A weekly review template is a page you duplicate every Sunday or Monday. Good ones include: wins from the past week, what did not get done and why, the top 3 priorities for the coming week, and a quick check on habits and goals. Five to ten minutes of honest reflection each week compounds into significantly better self-awareness over months.

GTD (Getting Things Done) Template

GTD-style templates implement David Allen’s methodology: an inbox for capturing everything, a projects list, a next actions list organized by context, a waiting-for list, and a someday/maybe list. Notion is particularly well-suited to GTD because database relations let you connect next actions to their projects automatically.

Habit Tracker Template

The most effective Notion habit trackers are either a simple daily checkbox list (duplicate it each day) or a database with one row per habit and date columns for each day of the month. The database version lets you see streaks and completion rates at a glance. The checkbox list version is faster to use daily. Choose based on whether you care more about the data or the friction of tracking.

Goal Setting Template

A goal template should connect long-term goals (annual or quarterly) to the projects and tasks that work toward them. The best versions use a relation property to link current projects back to goals, so you can always see what big objective each piece of work is serving — or notice if you are spending time on work that does not connect to any goal.

Choosing the Right Template

The most important factor is not which template is theoretically best — it is which one you will actually open every day. If you are a morning person, a daily planner with a time-block schedule fits your rhythm. If you work in bursts and hate rigid scheduling, a simple task list filtered to today is enough. Pick the template that matches how you already work, not the one that requires changing your habits to use.

Browse our Productivity and Planning templates for options across every style and workflow.

Building Habits and Systems That Actually Stick

Productivity systems fail most often not because of poor tool choice but because of the gap between system design and actual behavior. A morning routine template with 12 steps might represent the ideal morning, but if the person designing it consistently has 45 minutes before they need to leave, only a 6-step version will survive contact with real life. Designing systems around your actual constraints — time available, energy levels throughout the day, existing commitments — rather than idealized versions of those constraints produces systems that work consistently rather than only on good days.

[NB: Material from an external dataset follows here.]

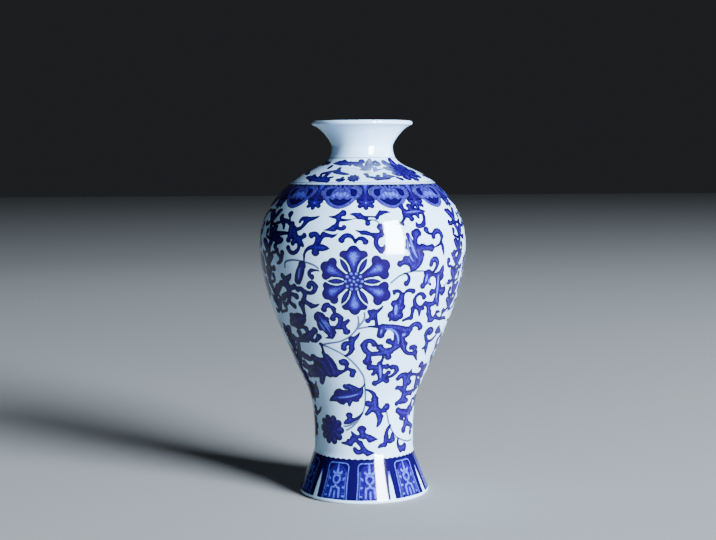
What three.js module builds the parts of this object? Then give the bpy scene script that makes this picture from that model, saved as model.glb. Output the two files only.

Habit tracking works best when it creates visibility without creating anxiety. Tracking streaks is motivating for some people and demoralizing for others — if a broken streak causes you to abandon the habit entirely (“I’ve already missed one day, the streak is broken”), a streak-based approach may be counterproductive. A simple frequency tracker (did I do this at least X times this week?) provides accountability without the brittleness of streak tracking. The habits worth tracking are the small ones that support larger goals — daily movement, regular writing, consistent sleep timing — rather than the outcomes themselves, which are often outside your direct control in the short term.

Goal frameworks in productivity systems are most effective when they distinguish between outcome goals (results you want to achieve) and process goals (behaviors you commit to performing). Outcome goals give direction; process goals are what you actually control on a daily basis. A goal like “publish 24 blog posts this year” connects directly to a process goal of “write for 45 minutes on weekday mornings,” which is something you can either do or not do regardless of external factors. Tracking process goal completion rather than outcome progress keeps the focus on controllable behavior and provides consistent positive reinforcement through consistent action, even when outcomes take time to materialize.

Digital minimalism in productivity tools deserves more attention than the typical “use more tools” advice suggests. Every additional app, integration, or template creates a maintenance burden. A minimal system — one tool for projects, one for notes, one for calendar — that you actually use consistently outperforms an elaborate multi-tool system that requires constant maintenance and context-switching. Evaluating your current tool stack periodically with the question “does this actively help me, or does managing it take more time than the value it provides?” often identifies tools that can be eliminated or consolidated, simplifying the system and making the remaining tools more effective.